▶ [TASK DESCRIPTION]: Locate the lines that hold the string "from". Copy every such line.

▬▬▬

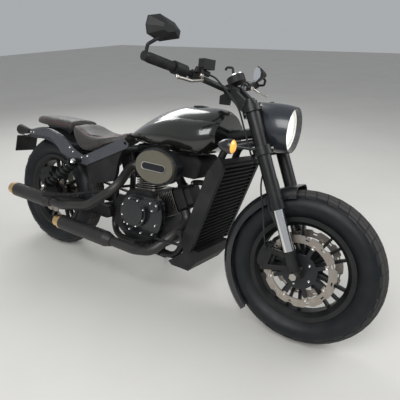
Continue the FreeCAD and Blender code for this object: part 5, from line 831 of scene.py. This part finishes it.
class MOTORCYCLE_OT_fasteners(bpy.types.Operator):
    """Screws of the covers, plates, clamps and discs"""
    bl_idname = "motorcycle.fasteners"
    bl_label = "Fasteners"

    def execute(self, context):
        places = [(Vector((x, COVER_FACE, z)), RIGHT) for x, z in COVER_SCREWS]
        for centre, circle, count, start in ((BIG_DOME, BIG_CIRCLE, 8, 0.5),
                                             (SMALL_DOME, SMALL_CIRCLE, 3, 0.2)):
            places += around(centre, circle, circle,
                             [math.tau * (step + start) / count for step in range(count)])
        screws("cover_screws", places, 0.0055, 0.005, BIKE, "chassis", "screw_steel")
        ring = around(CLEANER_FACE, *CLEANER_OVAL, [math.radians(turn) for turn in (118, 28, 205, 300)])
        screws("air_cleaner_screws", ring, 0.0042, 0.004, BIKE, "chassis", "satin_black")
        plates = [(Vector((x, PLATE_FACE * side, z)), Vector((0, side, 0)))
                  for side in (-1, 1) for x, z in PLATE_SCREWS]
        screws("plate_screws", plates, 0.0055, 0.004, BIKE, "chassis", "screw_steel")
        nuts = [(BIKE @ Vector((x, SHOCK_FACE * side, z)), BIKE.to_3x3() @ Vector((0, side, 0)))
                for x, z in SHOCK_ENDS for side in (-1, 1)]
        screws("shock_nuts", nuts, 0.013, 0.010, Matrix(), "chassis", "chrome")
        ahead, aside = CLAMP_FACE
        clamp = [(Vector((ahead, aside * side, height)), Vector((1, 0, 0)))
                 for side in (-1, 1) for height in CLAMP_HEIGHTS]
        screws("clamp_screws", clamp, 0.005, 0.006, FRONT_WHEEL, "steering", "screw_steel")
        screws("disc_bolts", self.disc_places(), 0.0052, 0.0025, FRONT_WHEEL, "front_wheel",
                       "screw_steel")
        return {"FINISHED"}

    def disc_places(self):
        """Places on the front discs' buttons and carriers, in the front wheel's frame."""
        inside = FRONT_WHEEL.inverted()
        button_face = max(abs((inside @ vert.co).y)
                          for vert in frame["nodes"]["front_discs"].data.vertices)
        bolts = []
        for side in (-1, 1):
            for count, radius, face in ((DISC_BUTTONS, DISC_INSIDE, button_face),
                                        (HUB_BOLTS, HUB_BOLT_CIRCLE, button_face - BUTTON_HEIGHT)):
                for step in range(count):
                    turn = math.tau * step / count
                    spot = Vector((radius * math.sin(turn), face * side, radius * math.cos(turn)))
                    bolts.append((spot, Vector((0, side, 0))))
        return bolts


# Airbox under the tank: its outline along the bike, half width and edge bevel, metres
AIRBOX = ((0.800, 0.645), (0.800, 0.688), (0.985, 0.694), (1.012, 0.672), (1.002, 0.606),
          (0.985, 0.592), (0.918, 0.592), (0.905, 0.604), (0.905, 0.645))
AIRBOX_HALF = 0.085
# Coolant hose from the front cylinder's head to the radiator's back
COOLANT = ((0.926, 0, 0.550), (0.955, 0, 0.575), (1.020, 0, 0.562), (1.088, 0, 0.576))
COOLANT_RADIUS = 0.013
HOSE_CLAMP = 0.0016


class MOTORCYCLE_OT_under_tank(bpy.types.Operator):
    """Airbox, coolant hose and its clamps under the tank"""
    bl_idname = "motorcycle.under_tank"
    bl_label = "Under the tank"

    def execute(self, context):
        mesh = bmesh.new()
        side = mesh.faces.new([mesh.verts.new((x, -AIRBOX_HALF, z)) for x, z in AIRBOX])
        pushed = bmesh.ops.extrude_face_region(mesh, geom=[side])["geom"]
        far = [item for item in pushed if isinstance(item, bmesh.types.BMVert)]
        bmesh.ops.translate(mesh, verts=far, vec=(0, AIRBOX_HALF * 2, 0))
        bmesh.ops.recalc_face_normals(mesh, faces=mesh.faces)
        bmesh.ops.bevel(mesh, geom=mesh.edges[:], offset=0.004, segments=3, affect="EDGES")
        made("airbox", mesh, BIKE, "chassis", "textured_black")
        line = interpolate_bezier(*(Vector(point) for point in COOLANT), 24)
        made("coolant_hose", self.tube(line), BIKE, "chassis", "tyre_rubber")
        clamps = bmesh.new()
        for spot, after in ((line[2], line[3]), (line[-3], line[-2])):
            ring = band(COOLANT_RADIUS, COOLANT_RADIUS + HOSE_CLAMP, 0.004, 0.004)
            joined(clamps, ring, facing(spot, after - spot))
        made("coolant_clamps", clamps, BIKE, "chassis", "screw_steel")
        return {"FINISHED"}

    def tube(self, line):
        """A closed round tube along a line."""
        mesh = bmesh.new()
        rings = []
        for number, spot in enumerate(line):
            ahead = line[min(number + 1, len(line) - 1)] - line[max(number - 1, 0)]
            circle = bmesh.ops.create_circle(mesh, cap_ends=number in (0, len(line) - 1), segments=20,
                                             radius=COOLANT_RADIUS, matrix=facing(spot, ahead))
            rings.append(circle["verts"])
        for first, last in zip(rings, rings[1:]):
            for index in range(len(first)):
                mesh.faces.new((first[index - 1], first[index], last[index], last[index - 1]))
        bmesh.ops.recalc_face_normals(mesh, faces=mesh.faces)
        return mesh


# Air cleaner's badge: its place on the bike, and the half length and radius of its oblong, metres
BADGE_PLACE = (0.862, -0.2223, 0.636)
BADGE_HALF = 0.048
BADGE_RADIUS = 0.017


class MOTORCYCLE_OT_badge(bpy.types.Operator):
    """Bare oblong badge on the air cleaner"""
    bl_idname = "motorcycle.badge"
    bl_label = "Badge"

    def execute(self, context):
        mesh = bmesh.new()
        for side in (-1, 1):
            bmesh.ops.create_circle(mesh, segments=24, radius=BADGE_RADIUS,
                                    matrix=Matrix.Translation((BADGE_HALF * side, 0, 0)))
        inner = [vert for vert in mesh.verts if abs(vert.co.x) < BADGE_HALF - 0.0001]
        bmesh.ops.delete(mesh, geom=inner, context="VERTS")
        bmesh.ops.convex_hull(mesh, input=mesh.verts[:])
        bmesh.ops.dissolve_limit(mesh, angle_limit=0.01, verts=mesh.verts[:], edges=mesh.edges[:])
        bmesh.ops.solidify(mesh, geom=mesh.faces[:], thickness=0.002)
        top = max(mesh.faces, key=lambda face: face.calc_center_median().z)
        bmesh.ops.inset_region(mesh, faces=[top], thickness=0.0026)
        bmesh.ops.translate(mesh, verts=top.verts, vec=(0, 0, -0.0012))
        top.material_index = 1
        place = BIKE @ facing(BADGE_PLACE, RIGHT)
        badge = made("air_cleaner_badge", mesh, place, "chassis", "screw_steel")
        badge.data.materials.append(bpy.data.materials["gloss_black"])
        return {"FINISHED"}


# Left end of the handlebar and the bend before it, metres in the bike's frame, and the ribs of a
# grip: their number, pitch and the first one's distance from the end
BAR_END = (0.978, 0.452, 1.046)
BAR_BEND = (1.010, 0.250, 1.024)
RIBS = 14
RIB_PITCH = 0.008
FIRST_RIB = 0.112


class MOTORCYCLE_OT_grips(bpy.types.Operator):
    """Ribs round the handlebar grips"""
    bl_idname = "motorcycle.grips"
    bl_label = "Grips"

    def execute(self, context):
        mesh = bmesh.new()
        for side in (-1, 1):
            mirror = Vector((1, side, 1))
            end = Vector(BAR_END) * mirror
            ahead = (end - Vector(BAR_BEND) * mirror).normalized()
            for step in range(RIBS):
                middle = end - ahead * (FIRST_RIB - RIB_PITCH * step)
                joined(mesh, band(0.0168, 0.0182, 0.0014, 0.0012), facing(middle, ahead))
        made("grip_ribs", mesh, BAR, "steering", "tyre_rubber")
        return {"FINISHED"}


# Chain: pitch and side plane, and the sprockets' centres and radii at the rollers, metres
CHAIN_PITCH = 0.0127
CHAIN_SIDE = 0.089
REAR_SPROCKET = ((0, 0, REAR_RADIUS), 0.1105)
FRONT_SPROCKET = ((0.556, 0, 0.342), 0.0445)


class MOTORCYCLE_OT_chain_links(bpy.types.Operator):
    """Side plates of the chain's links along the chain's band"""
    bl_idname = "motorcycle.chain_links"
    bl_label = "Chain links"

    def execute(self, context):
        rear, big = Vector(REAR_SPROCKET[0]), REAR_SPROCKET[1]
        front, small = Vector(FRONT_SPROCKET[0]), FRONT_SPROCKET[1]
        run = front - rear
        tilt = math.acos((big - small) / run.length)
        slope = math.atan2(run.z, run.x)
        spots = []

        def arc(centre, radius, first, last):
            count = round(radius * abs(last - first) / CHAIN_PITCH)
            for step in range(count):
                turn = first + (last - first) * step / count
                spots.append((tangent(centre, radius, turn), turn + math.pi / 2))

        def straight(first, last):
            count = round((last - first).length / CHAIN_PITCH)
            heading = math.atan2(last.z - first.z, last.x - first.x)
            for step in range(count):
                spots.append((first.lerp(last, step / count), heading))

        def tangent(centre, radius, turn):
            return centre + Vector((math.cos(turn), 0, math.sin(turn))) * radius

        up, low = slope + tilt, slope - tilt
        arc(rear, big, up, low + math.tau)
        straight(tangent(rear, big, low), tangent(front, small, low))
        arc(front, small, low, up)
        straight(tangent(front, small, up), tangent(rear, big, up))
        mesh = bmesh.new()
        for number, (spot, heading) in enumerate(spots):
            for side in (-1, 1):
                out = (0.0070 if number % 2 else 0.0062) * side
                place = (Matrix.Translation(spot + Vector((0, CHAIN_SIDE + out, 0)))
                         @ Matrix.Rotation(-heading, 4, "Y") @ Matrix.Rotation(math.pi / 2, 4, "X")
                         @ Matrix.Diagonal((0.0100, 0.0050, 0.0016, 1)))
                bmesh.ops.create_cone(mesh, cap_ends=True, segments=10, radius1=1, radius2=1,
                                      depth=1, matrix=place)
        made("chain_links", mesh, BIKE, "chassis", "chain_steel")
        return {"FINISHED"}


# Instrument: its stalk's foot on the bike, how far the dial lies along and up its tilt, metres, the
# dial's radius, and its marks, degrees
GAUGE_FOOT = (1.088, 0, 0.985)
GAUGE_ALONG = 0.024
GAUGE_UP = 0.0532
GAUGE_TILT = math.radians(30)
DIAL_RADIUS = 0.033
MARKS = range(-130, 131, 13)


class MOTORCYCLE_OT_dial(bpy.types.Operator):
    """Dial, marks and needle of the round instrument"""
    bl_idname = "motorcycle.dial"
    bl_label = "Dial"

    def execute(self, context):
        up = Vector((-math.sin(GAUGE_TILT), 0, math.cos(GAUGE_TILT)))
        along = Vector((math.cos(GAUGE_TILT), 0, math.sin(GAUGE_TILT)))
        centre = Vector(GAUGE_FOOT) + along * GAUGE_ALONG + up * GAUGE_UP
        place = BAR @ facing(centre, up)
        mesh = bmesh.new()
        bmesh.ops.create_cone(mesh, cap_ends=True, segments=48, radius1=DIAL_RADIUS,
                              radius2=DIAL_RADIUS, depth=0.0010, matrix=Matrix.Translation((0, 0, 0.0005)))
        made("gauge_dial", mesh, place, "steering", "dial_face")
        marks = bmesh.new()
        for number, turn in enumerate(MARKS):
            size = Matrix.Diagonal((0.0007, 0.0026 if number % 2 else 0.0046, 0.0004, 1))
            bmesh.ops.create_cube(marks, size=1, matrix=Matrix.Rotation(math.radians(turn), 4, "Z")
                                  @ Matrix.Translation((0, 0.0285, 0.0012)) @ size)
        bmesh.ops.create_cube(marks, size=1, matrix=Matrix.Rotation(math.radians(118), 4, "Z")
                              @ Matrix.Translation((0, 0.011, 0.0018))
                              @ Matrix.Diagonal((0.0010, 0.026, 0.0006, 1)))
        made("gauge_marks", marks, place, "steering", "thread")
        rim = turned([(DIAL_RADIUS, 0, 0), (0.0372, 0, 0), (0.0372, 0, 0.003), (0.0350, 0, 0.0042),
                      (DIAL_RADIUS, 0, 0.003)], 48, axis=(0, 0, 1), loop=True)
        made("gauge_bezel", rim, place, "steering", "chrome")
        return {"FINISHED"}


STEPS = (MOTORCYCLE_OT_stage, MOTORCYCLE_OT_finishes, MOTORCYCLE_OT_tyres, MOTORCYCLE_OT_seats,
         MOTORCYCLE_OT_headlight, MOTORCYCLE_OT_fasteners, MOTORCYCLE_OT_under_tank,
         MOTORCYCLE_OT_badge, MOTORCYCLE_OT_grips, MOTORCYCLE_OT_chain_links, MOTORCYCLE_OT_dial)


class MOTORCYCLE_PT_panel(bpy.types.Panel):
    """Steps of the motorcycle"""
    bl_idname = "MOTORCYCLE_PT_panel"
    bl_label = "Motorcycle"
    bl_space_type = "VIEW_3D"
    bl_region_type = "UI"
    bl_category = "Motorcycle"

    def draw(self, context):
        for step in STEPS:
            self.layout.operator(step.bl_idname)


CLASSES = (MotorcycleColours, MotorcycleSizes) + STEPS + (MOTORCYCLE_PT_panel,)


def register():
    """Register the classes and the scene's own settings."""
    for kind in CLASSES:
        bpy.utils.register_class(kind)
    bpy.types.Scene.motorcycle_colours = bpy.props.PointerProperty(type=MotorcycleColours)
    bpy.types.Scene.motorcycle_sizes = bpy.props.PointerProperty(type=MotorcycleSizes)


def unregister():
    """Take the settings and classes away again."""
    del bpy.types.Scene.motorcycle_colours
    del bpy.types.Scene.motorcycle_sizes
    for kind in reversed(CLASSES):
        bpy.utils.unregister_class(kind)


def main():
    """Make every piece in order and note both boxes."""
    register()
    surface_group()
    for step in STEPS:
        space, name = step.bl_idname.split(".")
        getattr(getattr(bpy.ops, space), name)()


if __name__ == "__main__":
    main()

▬▬▬

▶ [ANSWER TO THIS TASK]:
Continue the FreeCAD and Blender code for this object: part 5, from line 831 of scene.py. This part finishes it.
# Coolant hose from the front cylinder's head to the radiator's back
# grip: their number, pitch and the first one's distance from the end